# Exercise task
Read the data and repeat it in full, exactly.

# Recorded data
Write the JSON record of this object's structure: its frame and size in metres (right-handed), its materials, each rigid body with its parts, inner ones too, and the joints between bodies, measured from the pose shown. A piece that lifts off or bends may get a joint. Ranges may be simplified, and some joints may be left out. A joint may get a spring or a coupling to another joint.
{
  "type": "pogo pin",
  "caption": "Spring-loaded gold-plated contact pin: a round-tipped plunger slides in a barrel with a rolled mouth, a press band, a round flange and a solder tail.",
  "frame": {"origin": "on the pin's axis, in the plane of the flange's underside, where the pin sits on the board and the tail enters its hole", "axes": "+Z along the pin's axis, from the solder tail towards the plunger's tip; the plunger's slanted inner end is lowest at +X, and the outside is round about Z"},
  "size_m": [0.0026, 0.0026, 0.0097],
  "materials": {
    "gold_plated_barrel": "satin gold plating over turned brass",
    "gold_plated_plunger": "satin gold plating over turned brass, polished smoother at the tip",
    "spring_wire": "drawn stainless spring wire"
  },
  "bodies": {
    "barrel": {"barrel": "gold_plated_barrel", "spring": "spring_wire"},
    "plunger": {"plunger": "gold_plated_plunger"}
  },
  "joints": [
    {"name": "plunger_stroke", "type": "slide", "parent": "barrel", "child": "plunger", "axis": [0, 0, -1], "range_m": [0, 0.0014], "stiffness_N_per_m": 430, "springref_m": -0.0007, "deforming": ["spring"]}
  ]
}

# Worked solution
Write the JSON record of this object's structure: its frame and size in metres (right-handed), its materials, each rigid body with its parts, inner ones too, and the joints between bodies, measured from the pose shown. A piece that lifts off or bends may get a joint. Ranges may be simplified, and some joints may be left out. A joint may get a spring or a coupling to another joint.
{
  "type": "pogo pin",
  "caption": "Spring-loaded gold-plated contact pin: a round-tipped plunger slides in a barrel with a rolled mouth, a press band, a round flange and a solder tail.",
  "frame": {"origin": "on the pin's axis, in the plane of the flange's underside, where the pin sits on the board and the tail enters its hole", "axes": "+Z along the pin's axis, from the solder tail towards the plunger's tip; the plunger's slanted inner end is lowest at +X, and the outside is round about Z"},
  "size_m": [0.0026, 0.0026, 0.0097],
  "materials": {
    "gold_plated_barrel": "satin gold plating over turned brass",
    "gold_plated_plunger": "satin gold plating over turned brass, polished smoother at the tip",
    "spring_wire": "drawn stainless spring wire"
  },
  "bodies": {
    "barrel": {"barrel": "gold_plated_barrel", "spring": "spring_wire"},
    "plunger": {"plunger": "gold_plated_plunger"}
  },
  "joints": [
    {"name": "plunger_stroke", "type": "slide", "parent": "barrel", "child": "plunger", "axis": [0, 0, -1], "range_m": [0, 0.0014], "stiffness_N_per_m": 430, "springref_m": -0.0007, "deforming": ["spring"]}
  ]
}